Announced today at Google’s Spotlight on Storage digital event, the new services are designed to handle the growth of so-called “data-rich” workloads that are being rapidly moved to the cloud. In a blog post, Guru Pangal, vice president and general manager of storage at Google Cloud, explained that customers are collecting more valuable data than ever before from multiple different sources.

Moreover, they require this data to be centralized and normalized before running analytics on it. As such, storage is becoming the common substrate for a range of higher-value services, Pangal said, including data lakes, modeling and simulation, big data, high-performance computing, artificial intelligence and machine learning.

“These applications are demanding object storage flexibility, file storage manageability and block storage performance, all in one platform,” Pangal said.

To meet these needs, Google Cloud announced no fewer than six new storage services at the event, including Google Cloud Hyperdisk, which the company says is the company’s next-generation Persistent Disk. According to Pangal, it’s a service that gives customers the ability to tune the performance of block storage dynamically to specific workloads. For instance, users can provision input/output operations and throughput independently for each application, and adapt to their changing performance needs over time.

Next up is Filestore Enterprise multishare for Google Kubernetes Engine, which is Google Cloud’s managed Kubernetes service. With it, storage administrators can quickly create a Filestore instance and carve out portions of it to be used simultaneously across one GKE cluster, or potentially thousands.

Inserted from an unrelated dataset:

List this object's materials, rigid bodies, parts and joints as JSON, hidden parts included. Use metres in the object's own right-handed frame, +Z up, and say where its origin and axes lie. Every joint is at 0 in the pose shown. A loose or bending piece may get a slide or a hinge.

Other features include nondisruptive storage upgrades in the background as the GKE apps they support are running, and 99.99% regional availability, Pangal said.

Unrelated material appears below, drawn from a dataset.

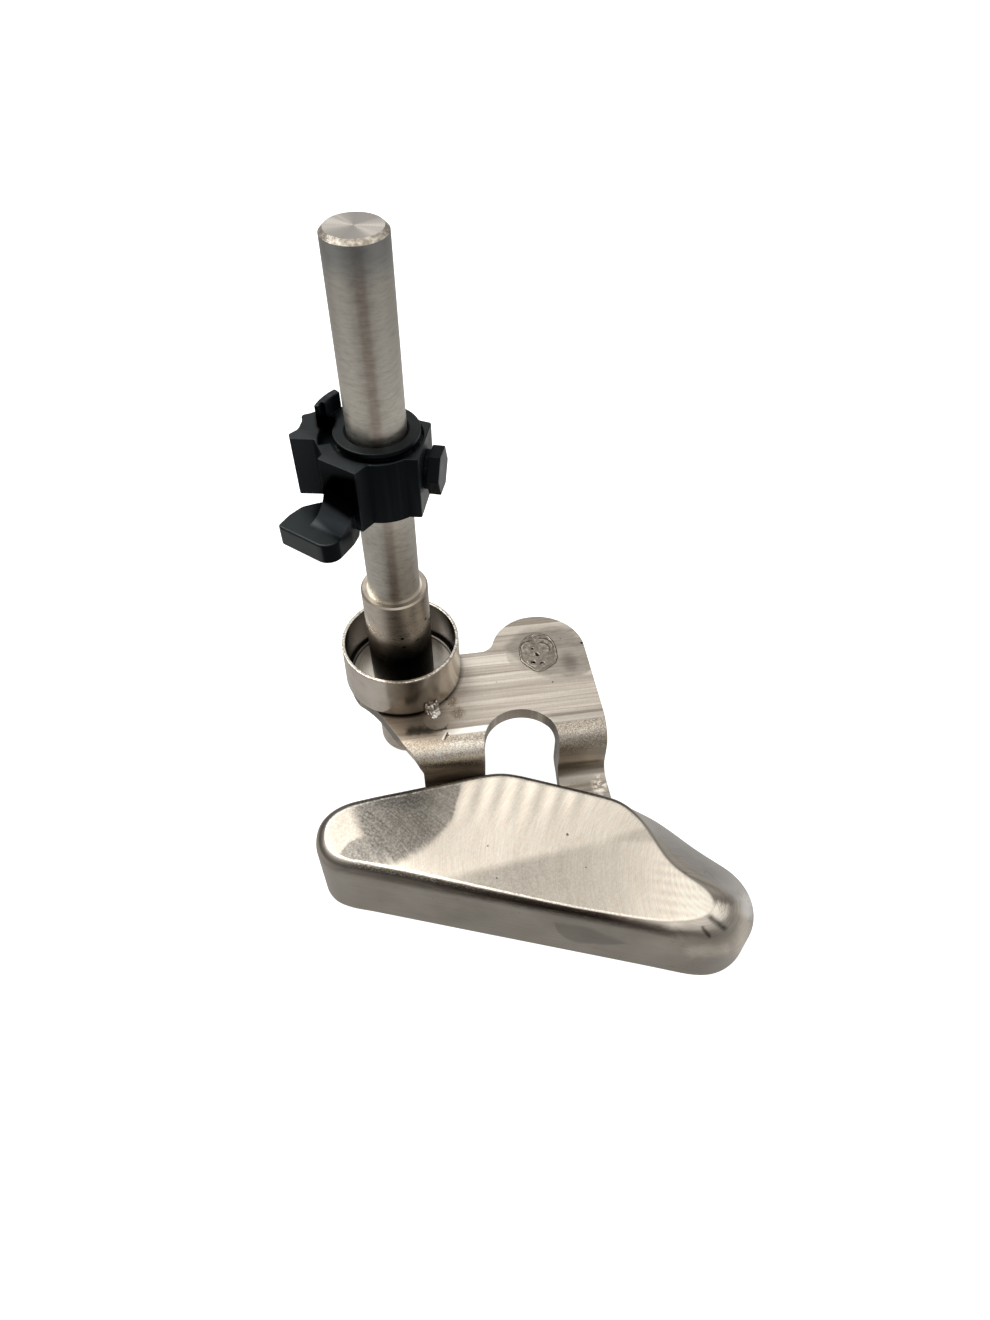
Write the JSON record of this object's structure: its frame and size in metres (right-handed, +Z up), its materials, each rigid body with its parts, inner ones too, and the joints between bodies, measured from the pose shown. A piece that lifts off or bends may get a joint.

The new Autoclass feature in Google Cloud Storage, meanwhile, is designed to make it easier for customers to manage their object storage volumes and optimize costs. Customers can define policies and then individual objects will be moved, based on their last access time, to “colder” or “warmer” storage classes, Pangal said. Google Cloud had seen many customers doing this manually , he added, so it makes sense to automate it.

Autoclass has been given the thumbs-up by Ian Mathews, the co-founder of data science platform Redivis Inc. “Not only would it cost valuable engineering resources to build cost-optimization ourselves, but it would open us up to potentially costly mistakes in which we incur retrieval charges for prematurely archived data,” he said. “Autoclass helps us reduce storage costs and achieve price predictability in a simple and automated way.”

On the analytics side, Google Cloud Storage is getting a new feature called Storage Insights that’s meant to provide actionable insights on the hundreds of objects customers may have stored in Google Cloud. Customers will be able to ask simple questions that can inform their storage management decisions, Pangal said. They can even pair Storage Insights with a tool such as BigQuery to build a customized dashboard that allows them to visualize insights about their information stores.

Backup and data recovery is also subject to improvements with the launch of a new Cloud Backup and DR service that provides fully integrated data protection for critical applications and databases, such as Google Cloud VMware Engine or SAP HANA. With this tool, users can centrally manage their data protection and disaster recovery policies from directly within the Google Cloud console, Pangal explained.

Finally, Google announced Backup for GKE, which enables customers to specifically protect Kubernetes applications and their persistent data — important data that is infrequently accessed. According to Pangal, such a service is a first among hyperscale cloud infrastructure providers.

Analyst Holger Mueller of Constellation Research Inc. said storage capabilities are a key consideration for enterprises, because modern businesses activities demand persistence of data. “It’s good to see Google adding more storage options, with an emphasis on backup,” Mueller added. “Today’s new capabilities address Google Cloud-specific backup requirements as well as enterprise-specific requirements.”